Oh, Texas. You made Headlines this week on the Good News front when Not Gay Ricky Perry said he wouldn’t seek another term as governor but would, instead, be joining an all male revue headed for Vegas, or something, but now, your legislators are making headlines for sticking their heads in the vaginas of half the people of the state.
It was big news just last week when the measure—after failing to win enough support during the regular session—died in the first special session due to a 13-hour filibuster by state Senator, and rational thinker, Wendy Davis, a Democrat, of course, but, last night, the Texas House provisionally approved tough new abortion restrictions, making good on their third stab to pass the measure this year. The formal vote is set for today, and then the measure heads to the Senate where the GOP—who never met a vagina they didn’t want to control—is expected to approve the bill.
Jody Laubenberg, a Republican Representative and a woman, says the bill will require doctors to have admitting privileges at nearby hospitals, only allow abortions in surgical centers, dictate when abortion pills are taken and ban abortions after 20 weeks; exceptions to the ban would only be allowed when the women’s life was in imminent danger. When Democratic Representative Senfronia Thompson called for an exception to the 20-week ban in cases of rape and incest, Laubenberg rejected the proposal. So, women of Texas, if you are raped, or the victim of incest, prepare to have that baby, because you have no choice after 20 weeks.
Sidenote: In 1973, with the Supreme Court’s Roe v. Wade decision, it was established that a woman has the right to get an abortion until her fetus could viably survive outside of the womb, which is generally at 22 to 24 weeks of the pregnancy. Not so in Texas, soon enough.

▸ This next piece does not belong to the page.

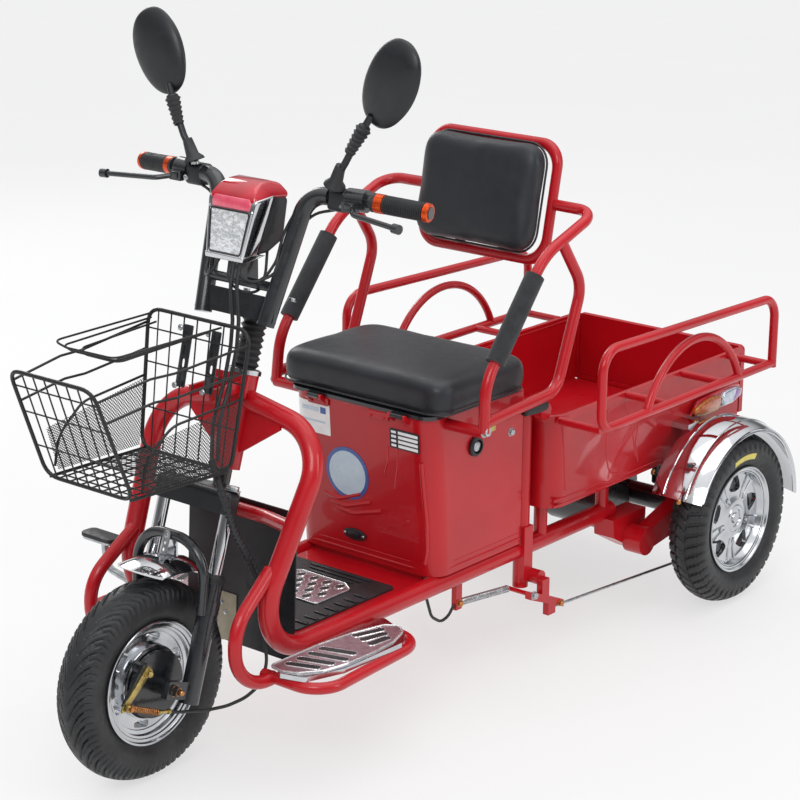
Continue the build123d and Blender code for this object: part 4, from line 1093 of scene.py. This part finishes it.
# Seat: the pad and the piping round its foot. Sizes in mm; pressure swells it, cap limits that,
# calm is the passes that smooth it, and crown lifts its middle.
seatLook = {"corner": 44, "edge": 16, "voxel": 6, "pressure": 4, "cap": 6, "calm": 30, "crown": 7,
            "piping": 2.0, "pipingUp": 8}
seatLow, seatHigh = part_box("seat_cushion")
seatMiddle = (seatLow + seatHigh) / 2
seatSize = (seatHigh - seatLow) * 1000
seat = pad((seatSize.x - 4, seatSize.y, seatSize.z - 8),
           Matrix.Translation(seatMiddle + Vector((0, 0.004, -0.003))), seatLook)
pipingPlace = Vector((0, seatMiddle.y, seatLow.z))
piping = laid(roundRect(seatSize.x - 14, seatSize.y - 14, seatLook["corner"], 8),
              Matrix.Translation(pipingPlace), seatLook["pipingUp"])
piping = paint(wires([piping], seatLook["piping"], closed=True), seatVinyl)
seat = finish([seat, piping], "seatPad", "seat", 60)
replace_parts(seat, "seat_cushion")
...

And since GOP leaders, like the aforementioned Not Gay Ricky Perry, are so hell-bent on controlling women’s rights, they will pass it quickly through the Republican-controlled Legislature in a second special session; Democrats can do little but slow it down, and hope to attract as much attention as possible to Texas and the idea that woman have no rights over their own bodies down there; and, you know, down there.
Federal courts have ruled that states can regulate abortions but not to the extent to make them impossible to obtain; which is what Texas is trying to do. Opponents of the Texas bill say this new legislation would effectively ban abortion in much of the state, by causing the closure of 37 of its 42 abortion clinics.
Houston Representative Sarah Davis, the only Republican opposed to the law, warned that the bill as written is unconstitutional and offered an amendment to make it less stringent, saying, “I believe the bill as drafted will be a de facto ban on abortion. No one wants to see abortions, it’s a terrible way to end a pregnancy, but it is a constitutionally protected right.”
Constitutionally protected right. Except, sadly, in Texas, where they are avid proponents of the death penalty, but also say they are pro-life.